The final position does not need a discovery phase. Once the first n - 1 buttons are known, the last button is forced. That is why the loop stops at n - 1.
Integer overflow is not a concern in Python. Even for n = 2000, the answer is only on the order of a few billion.
Worked Examples
Example 1
Input:
2
| k | Contribution k(n-k) | Running Answer |
|---|---|---|
| Initial | - | 2 |
| 1 | 1 × 1 = 1 | 3 |
Output:
3
The first button may require one failed attempt before being identified. After that, one press discovers the correct first button and one more press opens the lock.
Example 2
Input:
3
| k | Contribution k(n-k) | Running Answer |
|---|---|---|
| Initial | - | 3 |
| 1 | 1 × 2 = 2 | 5 |
| 2 | 2 × 1 = 2 | 7 |
Output:
7
For the first position, two wrong buttons may be tested before the correct one is known. For the second position, one remaining wrong button may be tested. The final successful sequence contributes three presses. The total becomes seven.
This example illustrates that discovering later positions becomes more expensive because rebuilding the known prefix costs additional presses.
Complexity Analysis
| Measure | Complexity | Explanation |
|---|---|---|
| Time | O(n) | One loop from 1 to n - 1 |
| Space | O(1) | Only a few integer variables are stored |
With n ≤ 2000, an O(n) solution performs only a few thousand iterations and easily fits within the time limit. Memory usage is constant.
Test Cases
# helper: run solution on input string, return output string
import sys, io
def run(inp: str) -> str:
sys.stdin = io.StringIO(inp)
n = int(sys.stdin.readline())
ans = n
for k in range(1, n):
ans += k * (n - k)
return str(ans)
# provided sample
assert run("2\n") == "3", "sample 1"
# custom cases
assert run("1\n") == "1", "single button"
assert run("3\n") == "7", "small example"
assert run("4\n") == "14", "checks middle terms"
assert run("2000\n") == str(
2000 + sum(k * (2000 - k) for k in range(1, 2000))
), "maximum input"
| Test input | Expected output | What it validates |
|---|---|---|
1 |
1 |
Minimum size |
3 |
7 |
Basic counting logic |
4 |
14 |
Correct summation across multiple positions |
2000 |
Formula value | Maximum constraint |
Edge Cases
Edge Case 1: Single Button
Input:
1
Execution:
ans = 1
loop does not run
Output:
1
There is only one possible button, so the lock opens immediately after one press.
Edge Case 2: Final Position Is Automatically Known
Input:
2
Execution:
| k | Added | Answer |
|---|---|---|
| Initial | - | 2 |
| 1 | 1 | 3 |
After the first button is identified, the second button is determined automatically because it is the only remaining button. The algorithm captures this correctly by not adding a discovery cost for position n.

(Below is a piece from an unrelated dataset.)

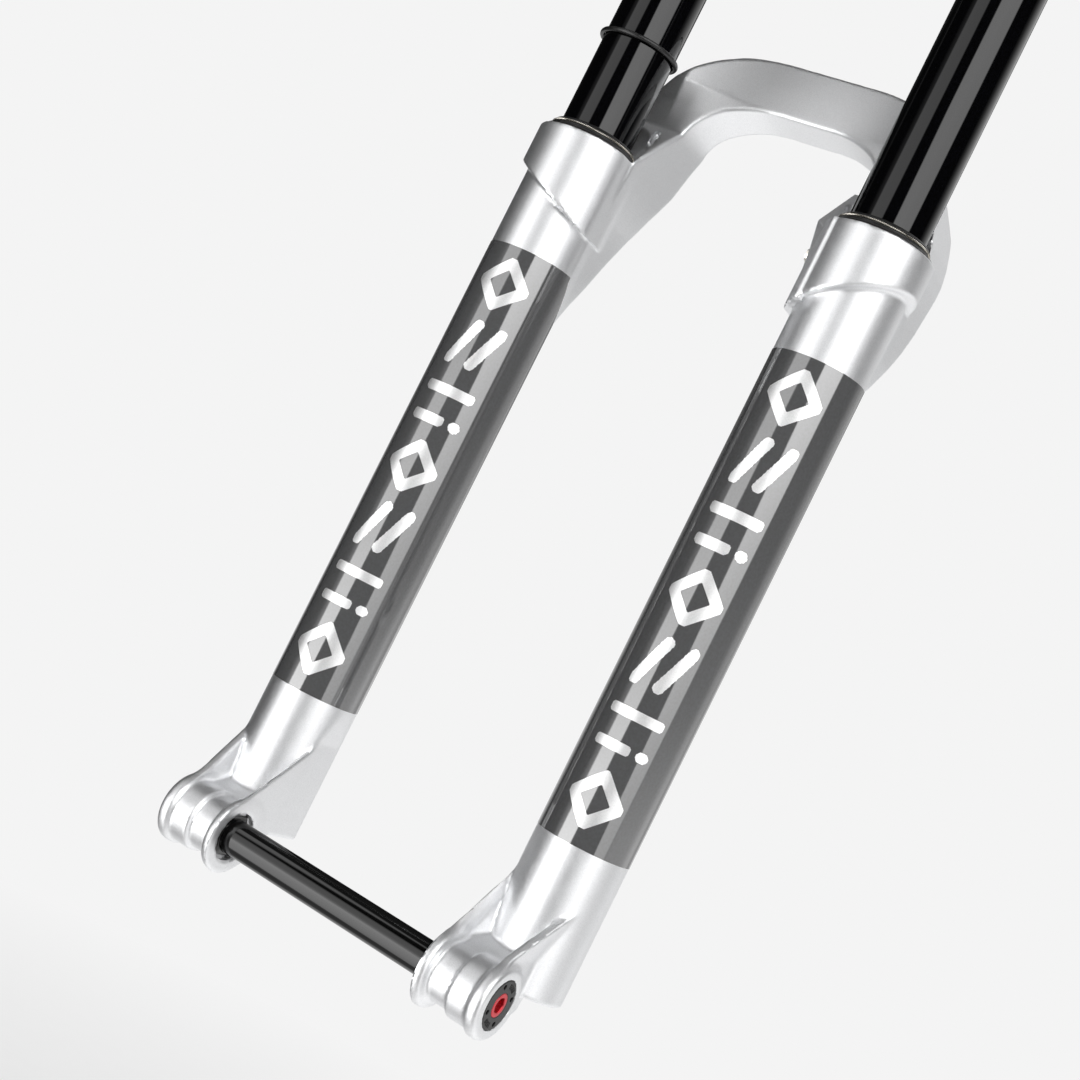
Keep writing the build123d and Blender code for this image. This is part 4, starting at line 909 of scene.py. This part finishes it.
air_cap = [
    (4.0, crown_top - 20), (STANCHION_BORE_R, crown_top - 20), (STANCHION_BORE_R, crown_top),
    (20.0, crown_top),
    (20.0, crown_top + 1.2), (19.9, crown_top + 1.25), (19.9, crown_top + 2.5), (19.0, cap_top),
    (8.0, cap_top), (8.0, crown_top + 5), (4.0, crown_top + 5),
]
piece(
    turned("air_cap_turned", air_cap, (LEG_X, LEG_Y, 0), corner=0.3, segments=160, shape=octagon_cap),
    "crown_unit", "black_anodised", "air_top_cap",
)
damper_cap = [
    (8.05, crown_top - 8), (8.05, cap_top), (19.0, cap_top), (19.9, crown_top + 2.5),
    (19.9, crown_top + 1.25), (20.0, crown_top + 1.2), (20.0, crown_top), (STANCHION_BORE_R, crown_top),
    (STANCHION_BORE_R, crown_top - 20), (0, crown_top - 20), (0, crown_top - 8),
]
piece(
    turned("damper_cap_turned", damper_cap, (-LEG_X, LEG_Y, 0), corner=0.3, segments=160, shape=octagon_cap),
    "crown_unit", "black_anodised", "damper_top_cap",
)


def fluted(count, depth, beyond):
    """Finger flutes cut this deep into everything beyond a radius."""
    def shape(angle, radius, place):
        wave = np.clip(np.cos(angle * count) * 1.6 - 0.6, 0, 1)
        return radius - depth * wave * (radius > beyond)
    return shape


valve_cap = [
    (3.95, crown_top + 5.3), (10.0, crown_top + 5.3), (10.0, crown_top + 20), (8.0, crown_top + 22),
    (0, crown_top + 22), (0, crown_top + 19), (3.95, crown_top + 19),
]
piece(
    turned("valve_cap_knurled", valve_cap, (LEG_X, LEG_Y, 0), corner=0.6, shape=fluted(12, 0.6, 9.5)),
    "valve_cap", "black_anodised", "air_valve_cap",
)
dial_low = cap_top + 0.4
high_dial = [
    (3.05, crown_top - 7.5), (8.0, crown_top - 7.5), (8.0, dial_low), (16.0, dial_low), (16.0, dial_low + 4),
    (14.5, dial_low + 6), (3.05, dial_low + 6),
]
piece(
    turned("high_speed_dial_ring", high_dial, (-LEG_X, LEG_Y, 0), corner=0.5, segments=168,
           shape=fluted(14, 0.9, 13.0)),
    "high_speed_dial", "black_anodised", "high_speed_knob",
)
low_dial = [
    (0, crown_top - 7), (3.0, crown_top - 7), (3.0, dial_low + 6.4), (9.0, dial_low + 6.4),
    (9.0, dial_low + 12), (8.0, dial_low + 13), (0, dial_low + 13),
]
piece(
    turned("low_speed_dial_knob", low_dial, (-LEG_X, LEG_Y, 0), corner=0.5, segments=160,
           shape=fluted(10, 0.7, 7.5)),
    "low_speed_dial", "red_anodised", "low_speed_knob",
)
rebound_low, rebound_high = box_mm("rebound_knob")
rebound = [(0, rebound_low[2]), (9.4, rebound_low[2]), (9.4, rebound_high[2]), (0, rebound_high[2])]
piece(
    turned("rebound_dial_knob", rebound, (-LEG_X, LEG_Y, 0), corner=0.6, segments=192,
           shape=fluted(16, 0.5, 8.0)),
    "rebound_dial", "red_anodised", "rebound_knob",
)


# ================================================================ studio
BACKDROP = 0.905
FLOOR_Z = -0.35

# Each light's brightness round the object against azimuth in degrees, 0 straight in front and 90
# on the +X side, and against elevation. The two are multiplied.
LIGHTS = {
    "left softbox": (
        [(-180, 0), (-56, 0), (-42, 0.18), (-38.5, 1), (-7, 1), (-4, 0), (180, 0)],
        [(-90, 0), (-45, 3.2), (-7, 5.0), (-3, 3.7), (0, 2.9), (6, 2.1), (12, 1.8), (30, 1.6), (38, 0),
         (90, 0)],
    ),
    "right softbox": (
        [(-180, 0), (0, 0), (1, 1.0), (48, 1.0), (60, 0.95), (77, 0.9), (80, 0), (180, 0)],
        [(-90, 0), (-35, 1.2), (-5, 1.7), (0, 2.1), (6, 2.8), (14, 4.2), (40, 4.2), (60, 0), (90, 0)],
    ),
    "left wall": (
        [(-180, 1), (-130, 1), (-112, 0), (180, 0)],
        [(-90, 0.6), (-5, 0.9), (0, 0.7), (5, 0.3), (12, 0.02), (90, 0.02)],
    ),
    "right wall": (
        [(-180, 1), (-170, 0), (124, 0), (134, 0.2), (145, 0.6), (158, 0.9), (180, 1)],
        [(-90, 0.7), (8, 0.7), (18, 1.0), (60, 1.0), (90, 0.7)],
    ),
    "overhead strip": (
        [(-180, 0), (-60, 0), (-54, 1), (-34, 1), (-28, 0), (180, 0)],
        [(-90, 0), (34, 0), (40, 1.8), (62, 1.8), (68, 0), (90, 0)],
    ),
    "right table": (
        [(-180, 0), (78, 0), (81, 1), (150, 1), (165, 0), (180, 0)],
        [(-90, 0.7), (-5, 0.85), (0, 0.3), (5, 0.08), (11, 0), (90, 0)],
    ),
    "floor and ceiling": (
        [(-180, 1), (180, 1)],
        [(-90, 0.5), (-40, 0.3), (-20, 0.01), (40, 0.01), (60, 0.06), (90, 0.12)],
    ),
}
# Azimuth where the right softbox begins; its near edge leans, so this depends on the elevation.
RIGHT_BOX_EDGE = [(-90, 60), (-8, 56), (10, 32), (22, 24), (90, 24)]


def studio_world():
    """Softboxes, walls and a floor for the reflections, and a plain backdrop for the camera."""
    world = bpy.data.worlds.new("studio")
    world.use_nodes = True
    world.node_tree.nodes.clear()
    graph = Graph(world.node_tree)
    direction = graph.add("ShaderNodeTexCoord").outputs["Generated"]
    x, y, z = graph.add("ShaderNodeSeparateXYZ", {0: direction}).outputs
    front = graph.math("MULTIPLY", y, -1.0)
    azimuth = graph.math("DEGREES", graph.math("ARCTAN2", x, front))
    elevation = graph.math("DEGREES", graph.math("ARCSINE", z))
    light = 0.0
    past_edge = graph.math("SUBTRACT", azimuth, graph.curve(elevation, RIGHT_BOX_EDGE))
    for name, (around, upward) in LIGHTS.items():
        share = graph.math("MULTIPLY", graph.curve(azimuth, around), graph.curve(elevation, upward))
        if name == "right softbox":
            share = graph.math("MULTIPLY", share, graph.curve(past_edge, [(-1.5, 0), (1.5, 1)]))
        light = graph.math("ADD", light, share)
    seen = graph.add("ShaderNodeLightPath").outputs["Is Camera Ray"]
    strength = graph.add("ShaderNodeMix", {"Factor": seen, "A": light, "B": BACKDROP}, data_type="FLOAT")
    background = graph.add(
        "ShaderNodeBackground", {"Color": (1, 1, 1, 1), "Strength": strength.outputs["Result"]},
    )
    graph.add("ShaderNodeOutputWorld", {"Surface": background.outputs[0]})
    bpy.context.scene.world = world


def studio_floor():
    """A pale floor well below the fork that fades into the backdrop."""
    side = 12.0
    mesh = bpy.data.meshes.new("floor")
    corners = [(-side, -side, 0), (side, -side, 0), (side, side, 0), (-side, side, 0)]
    mesh.from_pydata(corners, [], [(0, 1, 2, 3)])
    floor = bpy.data.objects.new("floor", mesh)
    floor.location.z = FLOOR_Z
    bpy.context.scene.collection.objects.link(floor)
    surface = Finish("floor", roughness=0.9)
    surface.use("Base Color", surface.tint(surface.noise(40.0), grey(0.8), grey(0.84)))
    away = surface.add("ShaderNodeVectorMath", {0: surface.place}, operation="LENGTH").outputs["Value"]
    share = surface.curve(away, [(0.0, 0.5), (0.3, 0.6), (1.2, 1.0)])
    glow = surface.add("ShaderNodeEmission", {"Strength": BACKDROP})
    mix = surface.add(
        "ShaderNodeMixShader", {0: share, 1: surface.bsdf.outputs[0], 2: glow.outputs[0]},
    )
    surface.tree.links.new(mix.outputs[0], surface.tree.nodes["Material Output"].inputs[0])
    mesh.materials.append(surface.material)
    # Reflections and bounced light come from the studio's own floor brightness.
    floor.visible_glossy = False
    floor.visible_diffuse = False


# The camera looks up slightly from the front left, rolled so that the legs lean to the right.
CAMERA_AZIMUTH, CAMERA_ELEVATION, CAMERA_ROLL = 28.58, -2.39, 26.55
CAMERA_DISTANCE = 0.729
CAMERA_TARGET = Vector((0.0116, 0.0, 0.1674))


def photo_camera():
    """A camera on a sphere round the target, turned about its own line of sight."""
    azimuth, elevation, roll = (math.radians(a) for a in (CAMERA_AZIMUTH, CAMERA_ELEVATION, CAMERA_ROLL))
    level_share = math.cos(elevation)
    back = Vector((
        math.sin(azimuth) * level_share, -math.cos(azimuth) * level_share, math.sin(elevation),
    ))
    right = (-back).cross(Vector((0, 0, 1))).normalized()
    up = right.cross(-back)
    level = Matrix((right, up, back)).transposed()
    camera = bpy.data.objects.new("camera", bpy.data.cameras.new("camera"))
    bpy.context.scene.collection.objects.link(camera)
    rolled = level @ Matrix.Rotation(roll, 3, "Z")
    camera.matrix_world = Matrix.Translation(CAMERA_TARGET + back * CAMERA_DISTANCE) @ rolled.to_4x4()
    camera.data.lens = 60.0
    camera.data.sensor_width = 36.0
    camera.data.clip_start = 0.01
    bpy.context.scene.camera = camera


studio_world()
studio_floor()
photo_camera()
bpy.context.scene.view_settings.view_transform = "Standard"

Edge Case 3: Larger Prefix Rebuild Costs
Input:
4
Execution:
| k | Added | Answer |
|---|---|---|
| Initial | - | 4 |
| 1 | 3 | 7 |
| 2 | 4 | 11 |
| 3 | 3 | 14 |
When searching for the third button, every failed attempt requires rebuilding two already-known buttons first. The factor k in k(n-k) accounts for exactly this extra work, preventing an undercount.